What is required - Reproduce each line exactly.
----------------------------------------
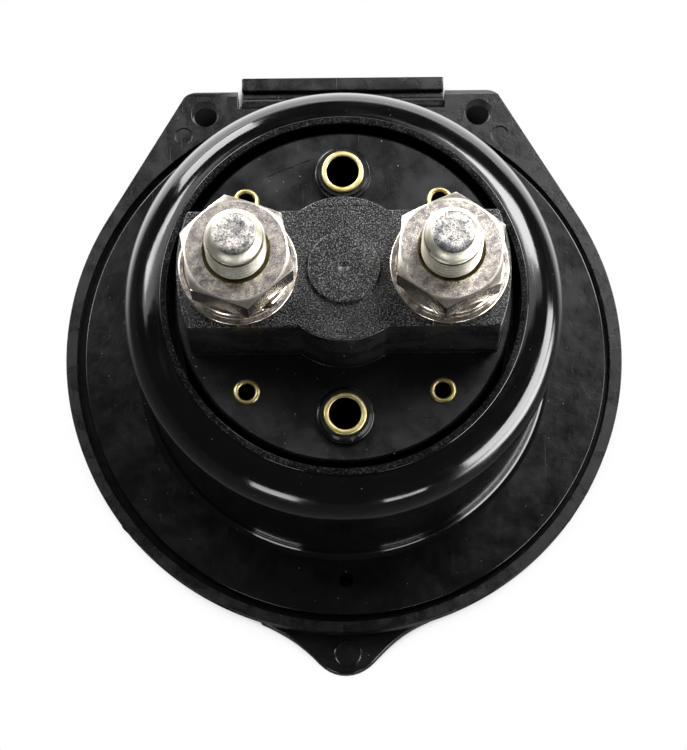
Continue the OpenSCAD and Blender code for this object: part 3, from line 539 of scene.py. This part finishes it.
def flash(name, start_angle, end_angle, height):
    """A torn rim of thin plastic along the frame's outer edge, between two angles in degrees."""
    count = int((end_angle - start_angle) * FLASH_STEPS_PER_DEGREE)
    outer = []
    for i in range(count + 1):
        angle = radians(start_angle + (end_angle - start_angle) * i / count)
        fade = min(1, 4 * i / count, 4 * (count - i) / count)
        radius = 51.5 + fade * (0.1 + 0.07 * sin(i / 5) + 0.16 * ragged.random() ** 2)
        outer.append((radius * cos(angle), radius * sin(angle)))
    inner = arc((0, 0), 51.2, end_angle, start_angle, count)
    return plate(name, outer + inner, height, height + FLASH_THICK)


rims = [flash("flash_left", 203, 259, 7.4), flash("flash_right", 283, 312, 7.8),
        flash("flash_low", 318, 334, 8.2)]
join(ring, tongue, *lugs, *rims)
settle(ring)
hand_over(ring, "housing", "satin_black", [dull_polypropylene, unrubbed_polypropylene],
          "mounting_frame")
# The recess's faces get the painted-shade black.
coat_faces(ring, 1, lambda c, n: hypot(c.x, c.y) < 49.9 and 5.6 < c.z < 9.3)

# Lid with its finger tab, hinge barrel, stop fin and inner ribs.
lid = turned("lid_moulding", arc((47.2, 3.0), 3.0, -90, 0, 10) + arc((49.95, 4.95), 0.25, 0, 90, 3)
             + arc((48.4, 5.0), 0.2, 90, 180, 3) + arc((47.9, 2.5), 0.3, 0, -90, 4), steps=192)
right_flank = [(15.7, -48.6), (14.0, -49.35), (12.2, -50.25), (10.5, -51.3), (8.9, -52.5),
               (7.4, -53.85), (6.0, -55.25), (4.9, -56.4)]
left_flank = [(-5.1, -56.4), (-6.2, -55.25), (-7.6, -53.95), (-9.2, -52.65), (-10.8, -51.55),
              (-12.5, -50.55), (-14.2, -49.65), (-15.9, -48.9)]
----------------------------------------
The solution -
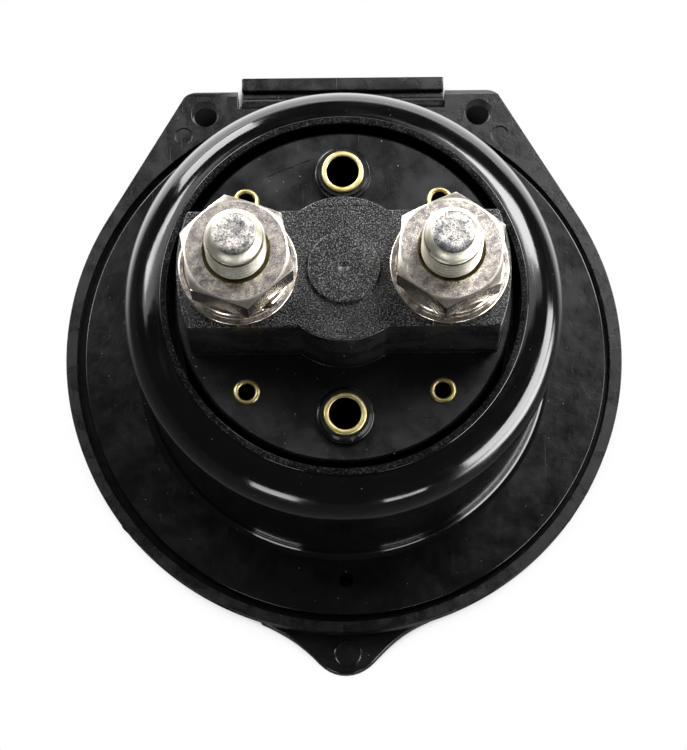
Continue the OpenSCAD and Blender code for this object: part 3, from line 539 of scene.py. This part finishes it.
def flash(name, start_angle, end_angle, height):
    """A torn rim of thin plastic along the frame's outer edge, between two angles in degrees."""
    count = int((end_angle - start_angle) * FLASH_STEPS_PER_DEGREE)
    outer = []
    for i in range(count + 1):
        angle = radians(start_angle + (end_angle - start_angle) * i / count)
        fade = min(1, 4 * i / count, 4 * (count - i) / count)
        radius = 51.5 + fade * (0.1 + 0.07 * sin(i / 5) + 0.16 * ragged.random() ** 2)
        outer.append((radius * cos(angle), radius * sin(angle)))
    inner = arc((0, 0), 51.2, end_angle, start_angle, count)
    return plate(name, outer + inner, height, height + FLASH_THICK)


rims = [flash("flash_left", 203, 259, 7.4), flash("flash_right", 283, 312, 7.8),
        flash("flash_low", 318, 334, 8.2)]
join(ring, tongue, *lugs, *rims)
settle(ring)
hand_over(ring, "housing", "satin_black", [dull_polypropylene, unrubbed_polypropylene],
          "mounting_frame")
# The recess's faces get the painted-shade black.
coat_faces(ring, 1, lambda c, n: hypot(c.x, c.y) < 49.9 and 5.6 < c.z < 9.3)

# Lid with its finger tab, hinge barrel, stop fin and inner ribs.
lid = turned("lid_moulding", arc((47.2, 3.0), 3.0, -90, 0, 10) + arc((49.95, 4.95), 0.25, 0, 90, 3)
             + arc((48.4, 5.0), 0.2, 90, 180, 3) + arc((47.9, 2.5), 0.3, 0, -90, 4), steps=192)
right_flank = [(15.7, -48.6), (14.0, -49.35), (12.2, -50.25), (10.5, -51.3), (8.9, -52.5),
               (7.4, -53.85), (6.0, -55.25), (4.9, -56.4)]
left_flank = [(-5.1, -56.4), (-6.2, -55.25), (-7.6, -53.95), (-9.2, -52.65), (-10.8, -51.55),
              (-12.5, -50.55), (-14.2, -49.65), (-15.9, -48.9)]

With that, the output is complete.